Malone, 37, began the project locally by interviewing Chad Jackson, who owns a Mansfield plumbing business. That led to on-camera segments with prominent Dallas conservative activist Eugene Ralph and with pastor and political commentator Stephen Broden.
About two years ago, after putting his commercial directing career on hold and running out of money, Malone took an abbreviated rough cut to Los Angeles, and eventually secured support from outspoken author and talk-show host Larry Elder.
“Larry raised the money for the film in probably two weeks. He allowed me the time to cut it without having to rush. He let me do my thing,” Malone said. “Once Larry got on board, Herman Cain and Candace Owens were a phone call away.

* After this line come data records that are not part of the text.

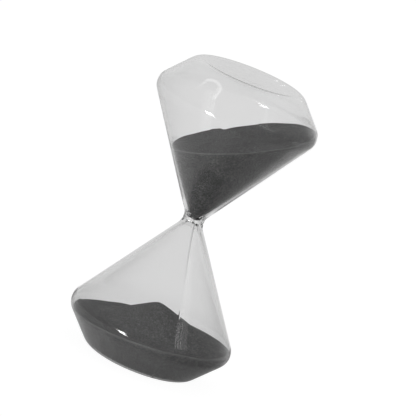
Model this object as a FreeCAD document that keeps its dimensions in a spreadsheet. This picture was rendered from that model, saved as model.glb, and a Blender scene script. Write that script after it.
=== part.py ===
"""Frameless glass hourglass, standing on its lower base.

Frame: millimetres, +Z up along the axis of revolution, origin at the centre of the lower base.
Two blown bulbs are fused to a thick neck with a small metering orifice. Each bulb is a cone that
opens to a rounded rim, then a crown that closes to a slightly dished base. Loose sand lies in both
bulbs: a tilted level surface above, a poured heap below.
"""
import FreeCAD
import Part
import math
import os
import Sketcher

V = FreeCAD.Vector

# ---------------------------------------------------------------- driving dimensions, mm and degrees
DIMENSIONS = [
    # glass, outside; rises and drops are measured from the middle of the neck
    ("neck_height", 84.4), ("throat_half", 5.0), ("throat_radius", 7.7), ("waist_round", 8.2),
    ("upper_rim_radius", 48.0), ("upper_rim_rise", 65.6),
    ("upper_base_radius", 30.7), ("upper_base_rise", 85.1),
    ("lower_rim_radius", 48.3), ("lower_rim_drop", 64.5),
    ("lower_base_radius", 30.2),
    ("rim_round", 7.5), ("base_round", 9.0),
    ("dish_radius", 19.0), ("dish_depth", 0.7), ("dish_sphere", 258.2),
    # glass, inside
    ("throat_bore", 5.2), ("funnel_radius", 2.6), ("funnel_rise", 1.4),
    ("orifice_radius", 0.7), ("orifice_half", 1.2),
    ("rim_wall", 1.25), ("base_wall", 1.3),
    ("inner_rim_round", 6.4), ("inner_base_round", 8.0), ("inner_base_inset", 0.45),
    # flame-sealed filling hole in the lower base
    ("seal_radius", 2.5), ("seal_face_radius", 1.5), ("seal_proud", 0.4),
    # sand
    ("sand_gap", 0.3), ("sand_side_gap", 0.39), ("sand_foot", 1.9), ("sand_foot_radius", 2.4),
    ("level_height", 131.4), ("level_slope", 26.0), ("level_azimuth", 3.9),
    ("heap_level", 18.9), ("heap_level_slope", 3.8), ("heap_level_azimuth", -27.0),
    ("heap_peak", 34.6), ("heap_slope", 27.0), ("heap_lean", 6.5), ("heap_tip_radius", 5.0),
    ("heap_root", 20.0), ("heap_reach", 30.0),
    # half width of the planes that cut the sand, wider than the glass
    ("cut_reach", 60.0),
]

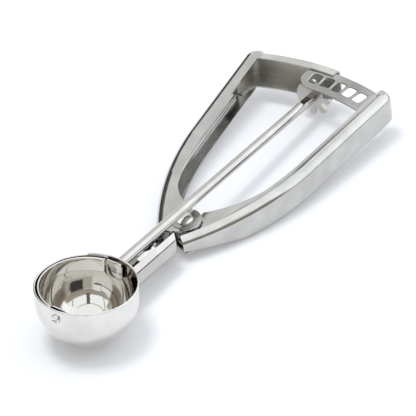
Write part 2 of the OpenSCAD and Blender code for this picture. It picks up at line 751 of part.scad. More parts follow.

It just opened the door. Not only did he help on the financial end, but he helped with credibility.”
As its title suggests, the black-and-white film probes the past several decades of American political and socioeconomic history through the lens of Black Republicans, many of which have been labeled as traitors or outsiders by their own community.
“There was an explosion of Black conservatives because of Trump,” Malone said. “I knew there was a story there.”
Malone (Undocumented), who is white, wanted to combine a historical exploration of conservatism with a unique cultural perspective. He hopes viewers will be open-minded.
“I’m a film director and not an activist. I’m not trying to be Michael Moore or Dinesh D’Souza,” he said. “I’ve had some people comment that I almost don’t have the right to make this movie because I’m white. If I’m curious and it’s on my heart, you can’t really help that.”
A gala premiere on June 19 in Southlake coincided with the online release of the documentary on the Uncle Tom website, where it exceeded all expectations during the first weekend, almost entirely through social media word-of-mouth.
“It’s much bigger than I thought it would be,” Malone said. “The timing couldn’t be any better. The film celebrates Black excellence. We’re inundated with negative, polarizing stuff constantly. We need something positive.”
Malone will attend the festival on Sunday along with Jackson and Elder for a post-screening Q&A.
With most theaters on the brink of reopening in the next few weeks, the event will be one of the first of its kind anywhere to test the waters in a new cinematic landscape.
The five-day festival runs through Sunday with a set of safety protocols, such as facemask and social distancing requirements. All screenings are free, but require tickets that must be ordered by phone in advance.